Она опять качает головой. Больше я ее не расспрашиваю. Не хочу входить во все это. Молча сидим мы некоторое время в прозрачных сумерках.
- Почему ты молчишь? - спрашивает она.
- А какое значение имеют слова?
- Огромное, - шепчет она. - Они - все. Ты их боишься?
Я размышляю.
- Вероятно, все мы боимся, как бы не наговорить громких слов. С их помощью люди так нестерпимо много налгали. Может быть, мы боимся и наших чувств. Мы уже не доверяем им.
- Но ведь они необходимы, любимый, как же без них?
Становится вдруг очень тихо. С клумб веет прохладным дыханием влажной земли. Птица в чаще каштанов словно зовет - все тот же зов. Вечер внезапно кажется мне весами, где на обеих чашах лежат одинаково огромные куски жизни. Я чувствую, как эти чаши легко, словно лишенные тяжести, стоят на одном уровне в моей груди. Ничего со мной не может случиться, думаю я, пока мое дыхание будет таким спокойным.
- А меня ты боишься? - шепчет она.
Нет, отвечаю я про себя и качаю головой; ты единственный человек, которого я не боюсь. И слов с тобой не боюсь. Для тебя они никогда не могут быть слишком пышными или смешными. Ты всегда понимаешь их, ибо до сих пор живешь в таком мире, где слова и чувства, ложь и видения - одно.

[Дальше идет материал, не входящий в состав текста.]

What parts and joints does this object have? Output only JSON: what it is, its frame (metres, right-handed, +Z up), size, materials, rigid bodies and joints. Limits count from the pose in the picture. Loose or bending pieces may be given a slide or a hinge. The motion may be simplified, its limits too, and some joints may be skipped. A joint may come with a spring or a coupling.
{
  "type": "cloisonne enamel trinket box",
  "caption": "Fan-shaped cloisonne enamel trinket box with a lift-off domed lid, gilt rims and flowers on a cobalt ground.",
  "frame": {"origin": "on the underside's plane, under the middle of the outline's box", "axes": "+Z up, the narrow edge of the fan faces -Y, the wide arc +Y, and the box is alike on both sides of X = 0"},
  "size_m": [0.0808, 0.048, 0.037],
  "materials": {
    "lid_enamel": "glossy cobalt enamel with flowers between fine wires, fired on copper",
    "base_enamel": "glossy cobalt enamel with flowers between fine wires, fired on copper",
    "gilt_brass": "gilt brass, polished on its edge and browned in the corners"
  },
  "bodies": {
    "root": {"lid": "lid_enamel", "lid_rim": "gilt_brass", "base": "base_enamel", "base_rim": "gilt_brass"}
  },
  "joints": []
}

- Почему же ты молчишь? - спрашивает она.
Я пожимаю плечами.
- Иногда трудно что-нибудь сказать. И дать свободу тоже трудно.
- Кому дать свободу?
- Самому себе. Многое в нас противится этому.

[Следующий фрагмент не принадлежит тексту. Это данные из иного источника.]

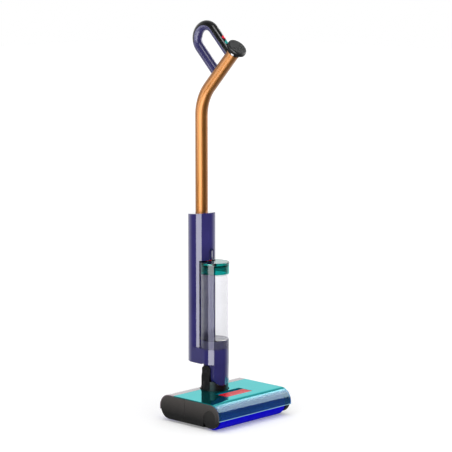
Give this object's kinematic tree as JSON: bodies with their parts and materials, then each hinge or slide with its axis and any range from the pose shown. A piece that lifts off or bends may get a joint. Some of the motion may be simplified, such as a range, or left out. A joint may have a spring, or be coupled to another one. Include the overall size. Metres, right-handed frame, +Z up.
{
  "type": "wet dry floor scrubber",
  "caption": "Upright cordless wet dry floor scrubber: twin-roller floor head, hinged neck, tube body with clear water tank, bent wand and loop handle.",
  "frame": {"origin": "on the floor, at the middle of the machine's overall footprint", "axes": "+X across the head, -Y the front, +Z up along the body"},
  "size_m": [0.3, 0.255, 1.1428],
  "materials": {
    "teal_clear": "glossy see-through teal",
    "grey_gloss": "glossy light grey",
    "cap_black": "fine satin charcoal",
    "black_plastic": "satin black",
    "inner_grey": "plain moulded",
    "red_plastic": "glossy red",
    "microfibre": "dense blue microfibre pile",
    "core_plastic": "moulded tube",
    "bristle": "nylon strips",
    "steel": "brushed",
    "motor_metal": "turned can",
    "rubber": "soft rubber",
    "tank_grey": "smoky clear",
    "mesh_grey": "moulded mesh",
    "indigo": "glossy indigo",
    "copper": "anodised copper tone",
    "clear": "clear glossy",
    "brass": "gold plated",
    "cell_wrap": "wrapped cells",
    "board_green": "circuit board",
    "hose": "soft tube",
    "lens": "smoked display glass",
    "teal_button": "glossy teal"
  },
  "bodies": {
    "head": {"head_chassis": "inner_grey", "rear_cover": "grey_gloss", "left_rear_cap": "cap_black", "right_front_cap": "cap_black", "cap_screws": "steel", "front_roller_motor": "motor_metal", "rear_roller_motor": "motor_metal", "front_drive_belt": "rubber", "rear_drive_belt": "rubber", "front_water_bar": "inner_grey", "rear_water_bar": "inner_grey", "front_extraction_plate": "steel", "rear_extraction_plate": "steel"},
    "front_cartridge": {"left_front_cap": "cap_black", "front_roller_disc": "cap_black"},
    "rear_cartridge": {"right_rear_cap": "cap_black", "rear_roller_disc": "cap_black"},
    "front_roller": {"front_roller_core": "core_plastic", "front_roller_sleeve": "microfibre", "front_roller_bearing": "brass"},
    "rear_roller": {"rear_roller_core": "core_plastic", "rear_roller_sleeve": "microfibre", "rear_roller_bearing": "brass"},
    "front_brush": {"front_brush_bar": "bristle"},
    "rear_brush": {"rear_brush_bar": "bristle"},
    "tank_drawer": {"top_cover": "teal_clear", "dirty_tank": "tank_grey", "debris_tray": "mesh_grey", "release_springs": "steel"},
    "release": {"release_tab": "red_plastic"},
    "neck": {"yoke": "black_plastic", "yoke_ring": "steel", "recline_pins": "steel"},
    "body": {"lower_housing": "indigo", "body_tube": "indigo", "body_top_cap": "indigo", "charge_contacts": "brass", "tank_socket": "rubber", "pivot_bushes": "brass", "battery_cells": "cell_wrap", "battery_frame": "inner_grey", "water_pump": "inner_grey", "water_hose": "hose", "control_board": "board_green", "wand_socket": "inner_grey", "wand_tube": "copper", "handle_loop": "indigo", "grip_cover": "black_plastic", "switch_board": "board_green", "display_housing": "black_plastic", "display_board": "board_green", "display_lens": "lens"},
    "water_tank": {"clean_tank": "clear", "tank_foot": "indigo", "tank_valve": "inner_grey"},
    "lid": {"tank_cap": "teal_clear", "cap_seal": "rubber"},
    "latch": {"tank_latch": "red_plastic"},
    "power": {"power_button": "red_plastic"},
    "mode": {"mode_button": "teal_button"}
  },
  "joints": [
    {"name": "front_roller_pull", "type": "slide", "parent": "head", "child": "front_cartridge", "axis": [-1, 0, 0], "range_m": [0, 0.28]},
    {"name": "rear_roller_pull", "type": "slide", "parent": "head", "child": "rear_cartridge", "axis": [1, 0, 0], "range_m": [0, 0.28]},
    {"name": "front_roller_spin", "type": "hinge", "parent": "front_cartridge", "child": "front_roller", "pos_m": [0, -0.0885, 0.0345], "axis": [1, 0, 0], "continuous": true},
    {"name": "rear_roller_spin", "type": "hinge", "parent": "rear_cartridge", "child": "rear_roller", "pos_m": [0, 0.0715, 0.0345], "axis": [1, 0, 0], "continuous": true},
    {"name": "front_brush_spin", "type": "hinge", "parent": "head", "child": "front_brush", "pos_m": [0, -0.04527, 0.05023], "axis": [1, 0, 0], "continuous": true},
    {"name": "rear_brush_spin", "type": "hinge", "parent": "head", "child": "rear_brush", "pos_m": [0, 0.02827, 0.05023], "axis": [1, 0, 0], "continuous": true},
    {"name": "tank_lift", "type": "slide", "parent": "head", "child": "tank_drawer", "axis": [0, 0, 1], "range_m": [0, 0.038]},
    {"name": "release_press", "type": "slide", "parent": "tank_drawer", "child": "release", "axis": [0, 0, -1], "range_m": [0, 0.0022], "stiffness_N_per_m": 900, "deforming": ["release_springs"]},
    {"name": "steer", "type": "hinge", "parent": "head", "child": "neck", "pos_m": [0, 0.0365, 0.0715], "axis": [0, 0, 1], "range_deg": [-30, 30]},
    {"name": "recline", "type": "hinge", "parent": "neck", "child": "body", "pos_m": [0, 0.0365, 0.134], "axis": [-1, 0, 0], "range_deg": [0, 45]},
    {"name": "tank_pull", "type": "slide", "parent": "body", "child": "water_tank", "axis": [0, -1, 0], "range_m": [0, 0.06]},
    {"name": "cap_turn", "type": "hinge", "parent": "water_tank", "child": "lid", "pos_m": [0, 0.0365, 0.435], "axis": [0, 0, 1], "range_deg": [0, 90]},
    {"name": "latch_press", "type": "slide", "parent": "lid", "child": "latch", "axis": [0, 0, -1], "range_m": [0, 0.0018], "stiffness_N_per_m": 700},
    {"name": "power_press", "type": "slide", "parent": "body", "child": "power", "axis": [0, 0.7193, -0.6947], "range_m": [0, 0.0012], "stiffness_N_per_m": 900},
    {"name": "mode_press", "type": "slide", "parent": "body", "child": "mode", "axis": [0, 0.7193, -0.6947], "range_m": [0, 0.0012], "stiffness_N_per_m": 900}
  ],
  "couplings": [
    {"joint": "front_brush_spin", "follows": "front_roller_spin", "ratio": 2.6667},
    {"joint": "rear_brush_spin", "follows": "rear_roller_spin", "ratio": 2.6667}
  ]
}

- Нож не может сам себя порезать. Отчего же ты боишься?
- Не знаю.
- Не жди слишком долго, любимый, иначе будет поздно. Слова нужны... - бормочет она. Я не отвечаю.
- Чтобы бороться со страхом - продолжает она. - Они светочи. Они помогают. Видишь, каким серым становится все вокруг? Кровь теперь уже ни у кого не красная. Отчего ты мне не поможешь?
Она идет очень близко от меня, сквозь шелест дождя я слышу ее шаги, ощущаю ее движения и тепло ее тела, и мне чудится, будто это единственное тепло, которое еще осталось на свете.Вдруг она останавливается. Лицо у нее бледное и решительное,глаза кажутся почти черными.
- Ты любишь меня недостаточно сильно, - вдруг заявляет она.
Я смотрю на нее пораженный.
- Люблю, как могу, - отвечаю я. Она стоит некоторое время молча. Затем бормочет:
- Мало. Нет, мало. Никогда нельзя любить достаточно!
- Да, - соглашаюсь я. - Должно быть, никогда не любишь достаточно. В течение всей жизни никогда, никого. Должно быть, всегда любишь слишком мало - и от этого все человеческие несчастья.